The concept of “Shnat Limud” developed slowly. There had always been the odd few dozen youngsters from the U.S. and Europe who preferred to spend part of their yeshiva training in Israeli yeshivot. But in most cases, the courses they sought were purely Talmud, without any Israel-oriented history, geography or philosophy studies, Indeed, many of the “traditional type” Israeli yeshivot still have an ambivalent attitude towards Zionism and the Jewish State and would look askance at an overseas student seeking “Israel content” in his courses here.

But this was never the entire picture. The more nationalist-inclined yeshivot, especially Kerem BeYavneh near Ashdod and Merkaz Harav Kook in Jerusalem always wove a Zionist-infused ideology into their curricula–and always tried to offer courses for overseas students, and for Israelis from non-yeshiva backgrounds.

SPECIAL PROGRAMS FOR DIASPORA YOUTH

Dr. Hamiel’s department has built on these foundations in its efforts to encourage young people from abroad to spend some time studying “Torat Yisrael in Eretz Yisrael.” The department recognizes and assists 16 yeshivot and girls’ seminaries that have developed “special programs”–in addition to regular Talmud and Torah studies–designed for foreign students who come here for “Shnat Limud.” At the beginning of this year, Hamiel reports, some 550 young men and 350 girls were enrolled at these various institutions.

They includes such well known places of learning as Kerem BeYavneh, Yeshivat Sha’alavim and Kol Torah, and some newer and less known institutions, such as the Neve Yerushalayim girls’ seminary in Jerusalem, which cater specifically for “ba’alei teshuva”–young people with little religious background. The Yod-Gimmel program is the department’s latest and rapidly growing plan in the field of “Shnat Limud.”

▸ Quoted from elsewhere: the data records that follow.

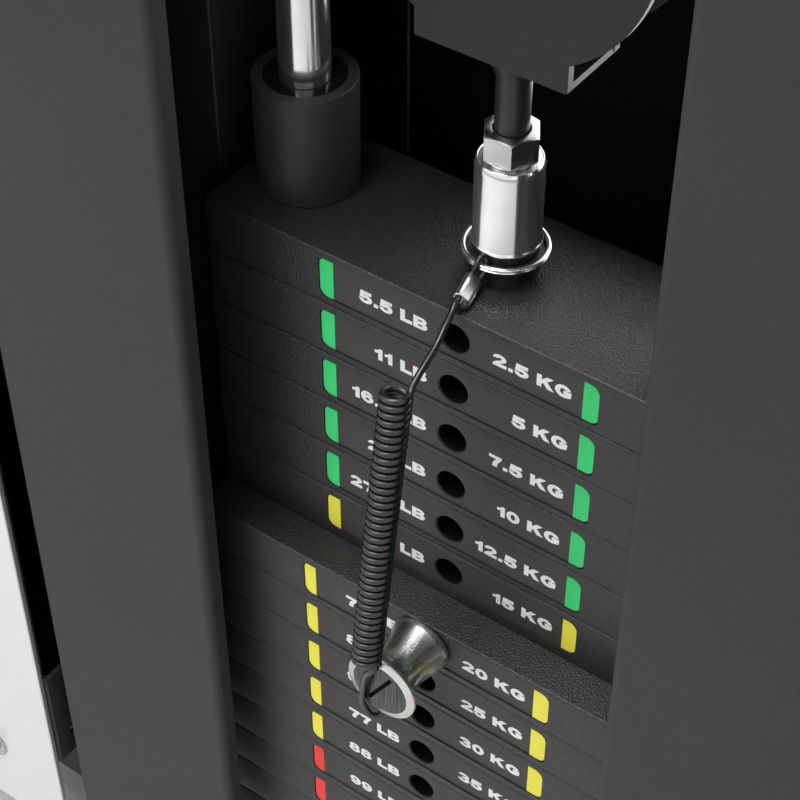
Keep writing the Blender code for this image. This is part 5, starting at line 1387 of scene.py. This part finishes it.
def handle_parts():
    """Stop ball, snap hook, stirrup and its turning grip."""
    ball = Shape()
    half = BALL_R * math.sin(math.radians(68))
    middle = 0.0743 + half
    outline = [(0.0034, 0.0743), (0.0060, 0.0743)] + arc((0, middle), BALL_R, -66, 62, 40)
    outline += [(0.0070, middle + 0.0160), (0.0034, middle + 0.0160)]
    ball.lathe(outline, rubber, (COLUMN_X, 0, RUN_Z), (0, -1, 0), 64)
    neck = middle + BALL_R + 0.006
    ball.lathe(rod(0.0050, middle - 0.012, neck, 0.0006), zinc, (COLUMN_X, 0, RUN_Z), (0, -1, 0), 40)
    ring(ball, (COLUMN_X, EYE_Y, RUN_Z), EYE_R, EYE_WIRE, (1, 0, 0), zinc)
    ball.piece("stop_ball_rubber", "hook", "rubber", ["stop_ball"])

    hook = Shape()
    loop = arc((COLUMN_X, HOOK_TOP - HOOK_BEND_R), HOOK_BEND_R, 0, 180, 20)
    loop += arc((COLUMN_X, HOOK_LOW + HOOK_BEND_R), HOOK_BEND_R, 180, 360, 20)
    hook.sweep([(x, EYE_Y, z) for x, z in loop], 0.003, chrome, 20, cyclic=True)
    gate = COLUMN_X + HOOK_BEND_R
    for low, high, radius in ((HOOK_LOW + 0.015, HOOK_LOW + 0.019, 0.0035),
                              (HOOK_TOP - 0.022, HOOK_TOP - 0.015,
                                                                            0.0036)):
        hook.lathe(rod(radius, low, high, 0.0004), steel, (gate, EYE_Y, 0), steps=32)
    hook.lathe(rod(0.0012, -0.0042, 0.0042, 0.0003), zinc, (gate, EYE_Y, HOOK_LOW + 0.017), (0, 1, 0), 20)
    hook.piece("snap_hook_wire", "handle", "chrome", ["snap_hook"], angle=60)

    bail = Shape()
    half, bend = 0.062, 0.022
    path = [(COLUMN_X - half, GRIP_Z - 0.004)]
    path += arc((COLUMN_X - half + bend, BAR_Z - bend), bend, 180, 90, 16)
    path += arc((COLUMN_X + half - bend, BAR_Z - bend), bend, 90, 0, 16)
    path += [(COLUMN_X + half, GRIP_Z - 0.004)]
    bail.sweep([(x, EYE_Y, z) for x, z in path], 0.004, chrome, 24)
    bail.lathe([(0, 0), (0.0058, 0.0), (0.0058, 0.0006), (0.0035, 0.0034), (0.0035, 0.0100), (0, 0.0100)],
               chrome,
               (COLUMN_X, EYE_Y, BAR_Z), steps=32)
    ring(bail, (COLUMN_X, EYE_Y, BAIL_EYE_Z), EYE_R, EYE_WIRE, (1, 0, 0), chrome)
    bail.lathe(rod(0.0050, -0.0650, 0.0650, 0.0008), steel, (COLUMN_X, EYE_Y, GRIP_Z), (1, 0, 0), 32)
    bail.piece("stirrup", "handle", "chrome", ["handle_bail"], angle=60)

    grip = Shape()
    end = 0.056
    outline = [(0.0053, -end), (0.0130, -end), (0.0154, 0.0012 - end), (0.0160, 0.004 - end)]
    for k in range(21):
        place = -0.0460 + k * 0.0046
        swell = 0.0160 + 0.0009 * math.cos(place / end * PI / 2)
        outline += [(swell, place - 0.0014), (swell, place + 0.0014), (swell - 0.0007, place + 0.0018),
                    (swell - 0.0007, place + 0.0028)]
    outline += [(0.0160, end - 0.004), (0.0154, end - 0.0012), (0.0130, end), (0.0053, end)]
    grip.lathe(outline, rubber, (COLUMN_X, EYE_Y, GRIP_Z), (1, 0, 0), 64)
    for side in (-1, 1):
        grip.lathe([(0.0053, end - 0.0002), (0.0095, end - 0.0002), (0.0100, end + 0.0002),
                    (0.0095, end + 0.0006),
                    (0.0053, end + 0.0006)], zinc, (COLUMN_X, EYE_Y, GRIP_Z), (side, 0, 0), 40)
    grip.piece("grip_rubber", "grip", "rubber", ["handle_grip"], angle=30)


set_stage()
lanyard()
weight_plates()
stack_head()
guide_parts()
selector_pin()
covers()
pulleys()
drive_cable()
frame_parts()
column()
carriage()
handle_parts()
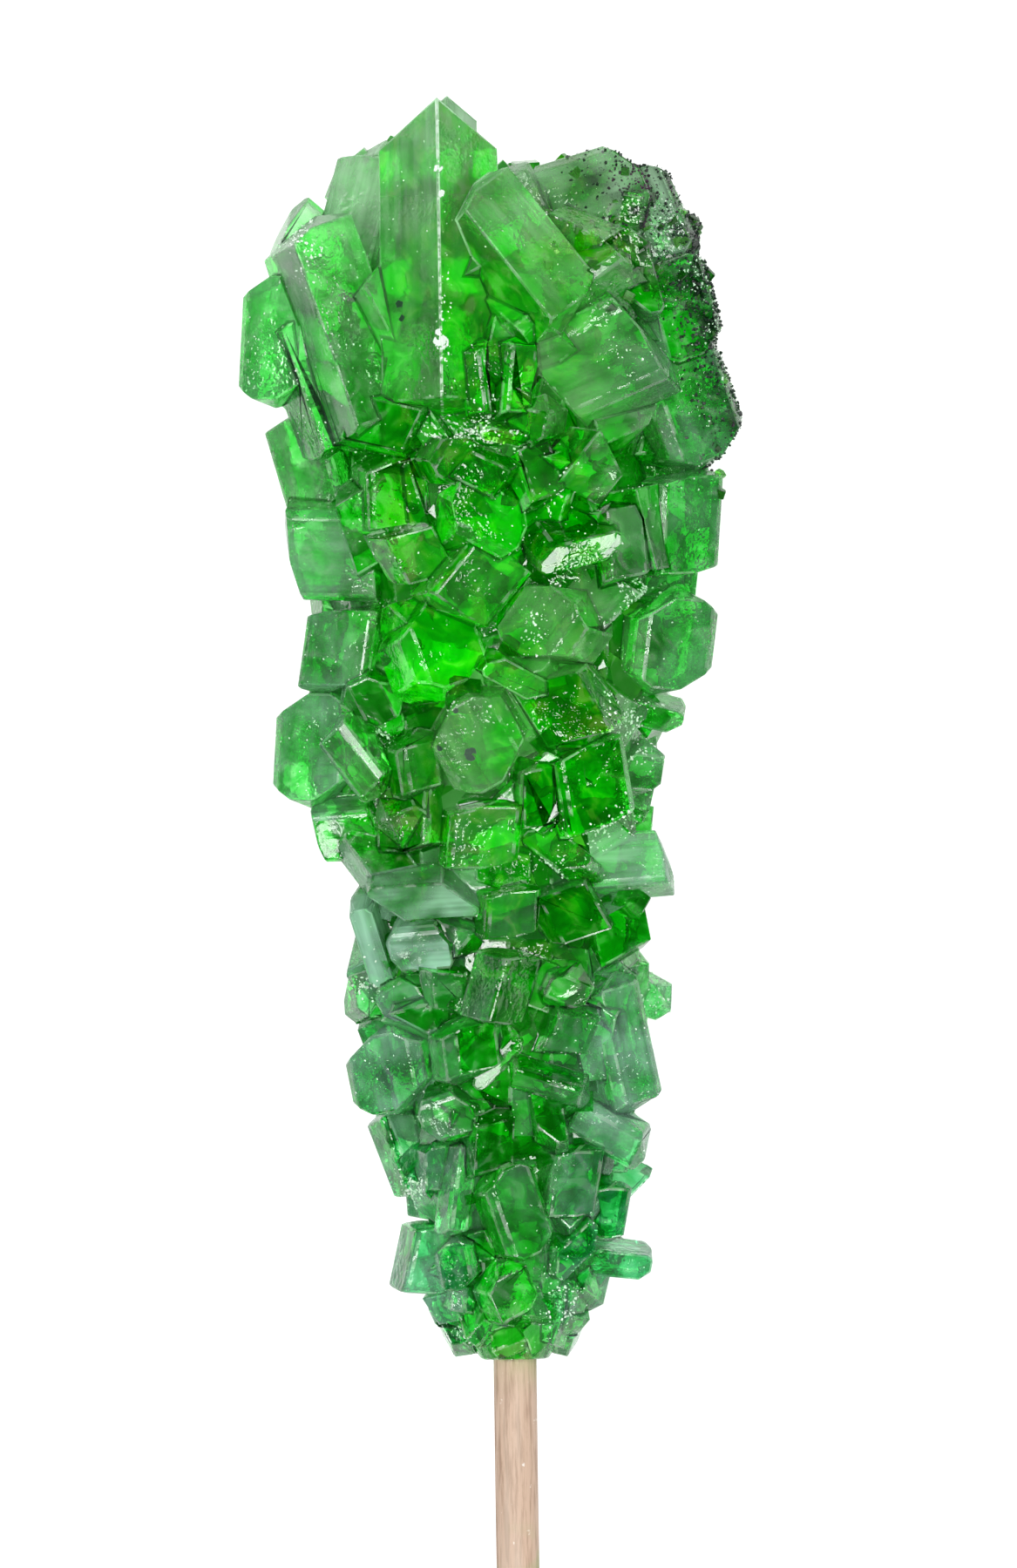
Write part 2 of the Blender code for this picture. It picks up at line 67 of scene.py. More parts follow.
MM = 0.001
STICK_RADIUS = 1.55 * MM
STICK_BARE = 75 * MM  # the length of stick outside the candy
STICK_INSIDE = 77.8 * MM
STICK_END = 0.3 * MM  # how far in from its ends the stick is rubbed
REST_ALONG = 72 * MM  # how far up the candy the crystals lie that it rests on
REST_DEPTH = 15 * MM  # how far under the stick's line they reach
REST_WORN = 0.4 * MM  # how deep they are worn flat
WAVE = 0.05 * MM  # how far the stick bends from side to side
WAVE_LENGTH = 9 * MM  # for each radian of the wave
FIBRE_DEPTH = 0.022 * MM
FIBRE_TWIST = 30 * MM  # for each radian of the fibres' swing round the stick
stick_lean = math.atan2(REST_DEPTH - STICK_RADIUS, REST_ALONG + STICK_BARE)
stick_low, stick_high = (Vector(corner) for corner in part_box("stick"))
foot = Vector((  # where the stick's line enters the candy
    (stick_low.x + stick_high.x) / 2,
    stick_low.y + STICK_BARE * math.cos(stick_lean) + (STICK_RADIUS - STICK_END) * math.sin(stick_lean),
    STICK_BARE * math.sin(stick_lean) + STICK_RADIUS * math.cos(stick_lean) - REST_WORN / 2,
))
on_stick = Matrix.Translation(foot) @ Matrix.Rotation(stick_lean, 4, "X")
off_table = on_stick.inverted()


def new_piece(name, shape):
    """Puts a bmesh in the scene as an object of its own."""
    mesh = bpy.data.meshes.new(name)
    shape.to_mesh(mesh)
    shape.free()
    piece = bpy.data.objects.new(name, mesh)
    scene.collection.objects.link(piece)
    return piece


def dowel(sides=72, rings=260):
    """The stick as a closed tube with shallow fibres, a slight wave and rubbed ends."""
    chance = random.Random(12)
    fibres = [(chance.uniform(0.4, 1.0), chance.randrange(7, 34), chance.uniform(0, math.tau))
              for _ in range(5)]
    shape = bmesh.new()
    loops = []
    for ring in range(rings + 1):
        along = -STICK_BARE + (STICK_BARE + STICK_INSIDE) * ring / rings
        from_end = min(along + STICK_BARE, STICK_INSIDE - along)
        rubbed = STICK_END * max(0.0, 1 - from_end / STICK_END) ** 2
        wave = WAVE * math.sin(along / WAVE_LENGTH)
        loop = []
        for side in range(sides):
            turn = math.tau * side / sides
            grain = sum(depth * math.cos(count * turn + phase + 9 * math.sin(along / FIBRE_TWIST) / count)
                        for depth, count, phase in fibres) / len(fibres)
            radius = STICK_RADIUS - rubbed - 0.02 * MM + FIBRE_DEPTH * grain
            place = on_stick @ Vector((radius * math.cos(turn) + wave, along, radius * math.sin(turn)))
            place.z = max(place.z, 0.0)  # the spot that the free end is worn flat on
            loop.append(shape.verts.new(place))
        loops.append(loop)
    for low, high in zip(loops, loops[1:]):
        for side in range(sides):
            after = (side + 1) % sides
            shape.faces.new((low[side], high[side], high[after], low[after])).smooth = True
    shape.faces.new(loops[0])
    shape.faces.new(reversed(loops[-1]))
    bmesh.ops.recalc_face_normals(shape, faces=shape.faces)
    return shape


stick = new_piece("wooden_stick", dowel())


def new_material(name):
    """A material with its node tree and its Principled shader."""
    made = bpy.data.materials.new(name)
    made.use_nodes = True
    return made, made.node_tree, made.node_tree.nodes["Principled BSDF"]


def node(tree, kind, **settings):
    """Adds a node. A setting is one of its properties or, by name, one of its inputs."""
    added = tree.nodes.new(kind)
    for name, value in settings.items():
        given = None if hasattr(added, name) else added.inputs[name.replace("_", " ")]
        if given is None:
            setattr(added, name, value)
        elif isinstance(value, bpy.types.NodeSocket):
            tree.links.new(value, given)
        else:
            given.default_value = value
    return added


def spread(tree, value, low, high, to_low=0.0, to_high=1.0):
    """Maps a value's range from low to high on to another range, and keeps it inside."""
    return node(tree, "ShaderNodeMapRange", Value=value, From_Min=low, From_Max=high,
                To_Min=to_low, To_Max=to_high).outputs["Result"]


def fill(tree, sockets, values):
    """Gives each socket its value, which is a number, a colour, or another node's output."""
    for socket, value in zip(sockets, values):
        if isinstance(value, bpy.types.NodeSocket):
            tree.links.new(value, socket)
        else:
            socket.default_value = value


def calc(tree, operation, *values, clamped=False):
    """One step of arithmetic on values and numbers."""
    step = node(tree, "ShaderNodeMath", operation=operation, use_clamp=clamped)
    fill(tree, step.inputs, values)
    return step.outputs["Value"]


def times(tree, first, second):
    """One value multiplied by another, or by a number, and kept from 0 to 1."""
    return calc(tree, "MULTIPLY", first, second, clamped=True)


def greater(tree, first, second):
    """The greater of two values."""
    return calc(tree, "MAXIMUM", first, second)


def blended(tree, share, under, over):
    """One colour laid over another by a share."""
    mix = node(tree, "ShaderNodeMix", data_type="RGBA")
    fill(tree, (mix.inputs["Factor"], mix.inputs["A"], mix.inputs["B"]), (share, under, over))
    return mix.outputs["Result"]


def noise(tree, where, scale, detail, **more):
    """Cloudy noise from 0 to 1 at a place, with so many clouds to the metre."""
    return node(tree, "ShaderNodeTexNoise", Vector=where, Scale=scale, Detail=detail, **more).outputs["Fac"]


def attribute(tree, name):
    """A number that the mesh carries under a name."""
    return node(tree, "ShaderNodeAttribute", attribute_name=name).outputs["Fac"]


def own_place(tree):
    """The point's own place on the piece, in metres."""
    return node(tree, "ShaderNodeTexCoord").outputs["Object"]


def vector_math(tree, operation, first, second):
    """One step of arithmetic on two vectors."""
    step = node(tree, "ShaderNodeVectorMath", operation=operation)
    fill(tree, step.inputs, (first, second))
    return step.outputs


def place_group():
    """Where a point lies, in millimetres across, along and over the stick from the candy's foot."""
    group = bpy.data.node_groups.new("place_on_candy", "ShaderNodeTree")
    for name in ("Across", "Along", "Over"):
        group.interface.new_socket(name, in_out="OUTPUT", socket_type="NodeSocketFloat")
    straight = node(group, "ShaderNodeMapping", vector_type="TEXTURE", Vector=own_place(group),
                    Location=foot, Rotation=(stick_lean, 0, 0), Scale=(MM, MM, MM))
    split = node(group, "ShaderNodeSeparateXYZ", Vector=straight.outputs["Vector"])
    out = node(group, "NodeGroupOutput")
    fill(group, out.inputs, split.outputs)
    return group


place_on_candy = place_group()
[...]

“Visiting New York some years ago,” Hamiel explains, “I learned from local educators that high school students in America often graduate in December or January–and spend the following six to nine months working casually (or doing nothing much) until their college courses begin in the fall. It immediately occurred to me that these months could be far better spent here in Israel–if our local institutions could be persuaded to make arrangements to take in these youngsters, on route between school and college….”

IMPRESSIVE RESULTS

The results are already impressive, and the future looks bright. At the present time, there are 131 youngsters from the U.S. taking the “Yod-Gimmel” courses at four institutions, “and we could have many, many more if we had the room for them.” Hamiel says. The more academically-inclined are offered a rich learning program at Bar Ilan University, or at the Machon Gold and Kfar Pinnes teacher’s training colleges, while those with an active or outdoor bent can combine learning with work at one of the religious kibbutzim.

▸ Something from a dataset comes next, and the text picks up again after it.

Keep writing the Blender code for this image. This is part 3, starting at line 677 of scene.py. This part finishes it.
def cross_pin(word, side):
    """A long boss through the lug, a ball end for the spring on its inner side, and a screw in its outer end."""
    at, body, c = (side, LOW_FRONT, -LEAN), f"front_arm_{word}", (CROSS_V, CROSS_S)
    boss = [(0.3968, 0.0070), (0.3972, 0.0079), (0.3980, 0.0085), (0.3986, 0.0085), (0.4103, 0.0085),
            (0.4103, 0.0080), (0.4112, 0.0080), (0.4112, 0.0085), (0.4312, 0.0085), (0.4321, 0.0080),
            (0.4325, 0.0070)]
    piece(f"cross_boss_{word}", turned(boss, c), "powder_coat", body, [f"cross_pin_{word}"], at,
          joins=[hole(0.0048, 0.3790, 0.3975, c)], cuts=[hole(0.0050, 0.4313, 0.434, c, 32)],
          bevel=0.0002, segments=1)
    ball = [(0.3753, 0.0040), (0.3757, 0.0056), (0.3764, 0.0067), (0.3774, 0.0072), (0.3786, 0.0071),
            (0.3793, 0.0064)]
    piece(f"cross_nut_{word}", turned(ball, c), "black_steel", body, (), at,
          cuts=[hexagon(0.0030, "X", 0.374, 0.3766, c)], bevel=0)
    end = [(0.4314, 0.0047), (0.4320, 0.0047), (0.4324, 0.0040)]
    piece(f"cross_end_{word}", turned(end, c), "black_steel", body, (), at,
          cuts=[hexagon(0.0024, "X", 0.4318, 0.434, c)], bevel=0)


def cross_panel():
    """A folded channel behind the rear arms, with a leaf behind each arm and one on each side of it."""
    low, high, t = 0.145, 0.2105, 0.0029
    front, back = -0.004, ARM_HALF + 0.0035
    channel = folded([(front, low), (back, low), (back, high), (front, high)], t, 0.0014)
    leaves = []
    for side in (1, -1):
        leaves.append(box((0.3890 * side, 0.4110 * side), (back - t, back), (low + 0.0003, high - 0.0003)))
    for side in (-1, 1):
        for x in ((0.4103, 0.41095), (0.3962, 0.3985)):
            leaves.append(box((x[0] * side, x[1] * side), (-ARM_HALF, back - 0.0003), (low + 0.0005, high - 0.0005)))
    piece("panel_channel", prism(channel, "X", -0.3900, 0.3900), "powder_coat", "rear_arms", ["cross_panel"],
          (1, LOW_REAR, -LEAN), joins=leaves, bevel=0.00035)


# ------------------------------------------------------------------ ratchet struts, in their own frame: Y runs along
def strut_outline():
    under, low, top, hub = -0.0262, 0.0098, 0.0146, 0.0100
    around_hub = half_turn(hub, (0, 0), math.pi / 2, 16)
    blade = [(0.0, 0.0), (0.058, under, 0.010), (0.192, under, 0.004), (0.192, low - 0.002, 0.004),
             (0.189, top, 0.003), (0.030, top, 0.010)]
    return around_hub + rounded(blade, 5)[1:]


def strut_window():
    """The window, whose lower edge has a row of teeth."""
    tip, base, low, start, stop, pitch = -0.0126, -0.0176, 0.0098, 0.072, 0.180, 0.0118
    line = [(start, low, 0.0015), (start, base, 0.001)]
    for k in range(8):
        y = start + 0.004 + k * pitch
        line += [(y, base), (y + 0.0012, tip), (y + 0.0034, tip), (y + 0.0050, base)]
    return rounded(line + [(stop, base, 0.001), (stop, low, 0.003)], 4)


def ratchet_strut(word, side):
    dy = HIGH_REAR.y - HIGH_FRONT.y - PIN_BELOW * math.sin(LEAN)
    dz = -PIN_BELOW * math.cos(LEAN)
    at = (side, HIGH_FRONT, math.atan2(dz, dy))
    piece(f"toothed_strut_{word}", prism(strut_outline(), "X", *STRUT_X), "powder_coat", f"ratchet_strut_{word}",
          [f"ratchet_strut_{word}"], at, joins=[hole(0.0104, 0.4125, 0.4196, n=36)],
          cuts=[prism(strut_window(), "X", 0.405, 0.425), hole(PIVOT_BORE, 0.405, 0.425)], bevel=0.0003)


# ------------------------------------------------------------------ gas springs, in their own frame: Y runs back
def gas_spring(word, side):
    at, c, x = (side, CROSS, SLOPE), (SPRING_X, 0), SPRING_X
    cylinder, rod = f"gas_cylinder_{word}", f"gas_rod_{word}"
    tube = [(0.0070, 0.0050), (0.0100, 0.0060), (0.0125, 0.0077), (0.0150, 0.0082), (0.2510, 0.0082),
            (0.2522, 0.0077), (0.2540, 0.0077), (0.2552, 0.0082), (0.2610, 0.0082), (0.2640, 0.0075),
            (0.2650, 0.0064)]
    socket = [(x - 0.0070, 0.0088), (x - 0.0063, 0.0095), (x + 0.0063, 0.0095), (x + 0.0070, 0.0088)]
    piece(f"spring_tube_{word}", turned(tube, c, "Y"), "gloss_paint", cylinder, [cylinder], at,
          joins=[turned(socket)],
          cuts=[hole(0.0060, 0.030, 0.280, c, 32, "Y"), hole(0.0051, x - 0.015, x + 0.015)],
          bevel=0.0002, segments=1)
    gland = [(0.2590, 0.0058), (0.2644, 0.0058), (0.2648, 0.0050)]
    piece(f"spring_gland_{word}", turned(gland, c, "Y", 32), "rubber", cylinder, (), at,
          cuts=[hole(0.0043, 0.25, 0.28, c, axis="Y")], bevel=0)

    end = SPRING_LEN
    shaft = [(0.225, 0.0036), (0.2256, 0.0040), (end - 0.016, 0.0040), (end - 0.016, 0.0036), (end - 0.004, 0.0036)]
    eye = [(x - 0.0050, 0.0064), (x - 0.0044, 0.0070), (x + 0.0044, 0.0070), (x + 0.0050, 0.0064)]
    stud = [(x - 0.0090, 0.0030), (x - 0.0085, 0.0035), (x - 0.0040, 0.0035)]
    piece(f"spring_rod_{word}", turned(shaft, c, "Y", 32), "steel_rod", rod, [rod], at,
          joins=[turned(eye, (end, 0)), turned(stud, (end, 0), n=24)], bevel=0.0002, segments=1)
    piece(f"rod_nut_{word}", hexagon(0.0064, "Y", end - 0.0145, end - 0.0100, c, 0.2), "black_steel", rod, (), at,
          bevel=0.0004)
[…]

Hamiel sees this program burgeoning into a major aspect of his department’s work in Israel. Most of the department’s efforts are, of course, concentrated on Jewish education abroad. Over the years the department has initiated the establishment of, or helped in the running of, scores of Jewish schools all over the world. Most recently Hamiel has put the emphasis on “Yeshivot tichoniot”–yeshiva high schools on the Israeli (or American) model.

“We’ve recently sent a man out to Mexico to launch one there,” Hamiel reports. Other such yeshivot already exist in Brazil and Argentina.

Hamiel says the department’s other ongoing projects in Israel are also developing rapidly and successfully, limited only by budgetary considerations. “If it were not for politics,” he remarks sadly, “our budget–to meet our potential needs–would forge far ahead of that of the Education Department….” (The two departments, Education and Torah Education, receive equal budgets; this year of some IL 18 million. The Education Department is traditionally run by the Labor Party, while Torah Education has always been a Mizrachi concern.)

Machon Gold, the department’s teacher training college in Jerusalem, is bursting at the seams, as is the Beit Midrash Letorah, also for aspiring Jewish teachers, where the syllabus is more Talmud-oriented. The courses offered there are recognized as “credit-worthy” by some American universities.

Graduates are expected to teach day school or Hebrew school when they return home–but the ultimate hope, of course, is that they will return to live in Israel and many of them do. “We see them as sojourners, and missionaries, when they go back to their home countries,” says Hamiel.